John Spears
Toronto Star
February 27, 2001
A frequent critic of the Ontario government’s energy policies has failed to win reappointment as a director of a key agency set up to run the province’s new electricity market.
Tom Adams, executive director of Energy Probe, has not been reappointed to the board of the Independent Electricity Market Operator (IMO). He was the only one of six directors not reappointed to the IMO when their terms came up for renewal. The IMO has 16 directors in total.
The agency has been set up to run Ontario’s new competitive electricity market, which is not expected to open before the end of the year.
Adams had served on a committee that drew up the basic design for the province’s new electricity market before his appointment to the IMO.
"He helped bridge the gap between that process and the start-up of the IMO, and did that ably,” said Mike Krizanc, a spokesperson for Energy Minister Jim Wilson. “But they’re not positions for life."
He wouldn’t say why the minister dropped Adams, who was replaced by Carol Perry, chief executive of Maxxcap Corporate Finance Inc., a financial services advisory firm.
“It’s sort of like a personnel issue,” Krizanc said. “It’s not something we would discuss in any kind of detail.”
“The sequence was that I wrote to the minister recommending the reappointment of everyone whose term was expiring, including Mr. Adams,” said James Baillie, IMO chair in explaining the process.

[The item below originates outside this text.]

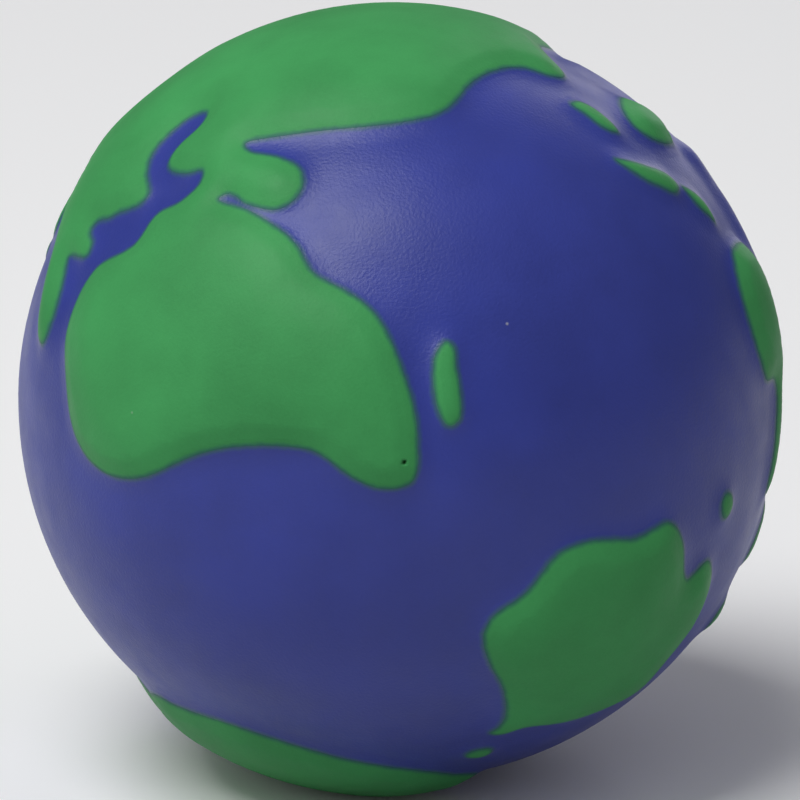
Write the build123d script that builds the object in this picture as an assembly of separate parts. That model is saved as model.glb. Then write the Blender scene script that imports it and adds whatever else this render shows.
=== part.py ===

“He then said to me: `To help me consider this list I’d like to have a couple of additional people who’d be qualified.’ We gave him a couple of names of people who would be credible. Carol Perry was one of those names, and, in his wisdom, he appointed her instead of Tom.”
It was “essentially a ministerial decision, as it should be because he’s the shareholder,” Baillie said.
Adams supported opening the electricity market to competition. But he criticized Queen’s Park when he thought it had made a wrong move by rolling back rate increases sought by municipal utilities, saying the rollback masked the true impact of the government’s policies. He had also said government actions damaged the Ontario Energy Board’s independence.
Adams said he had wanted to be reappointed. “I took the independence of the IMO very seriously and made comments that in some cases I knew might cause discomfort in some quarters,” Adams said. “But they were comments I think the public deserved to know.
“When I offered my name for reappointment, I knew in some sense it was a test of how far the government was going to allow the IMO to be independent.”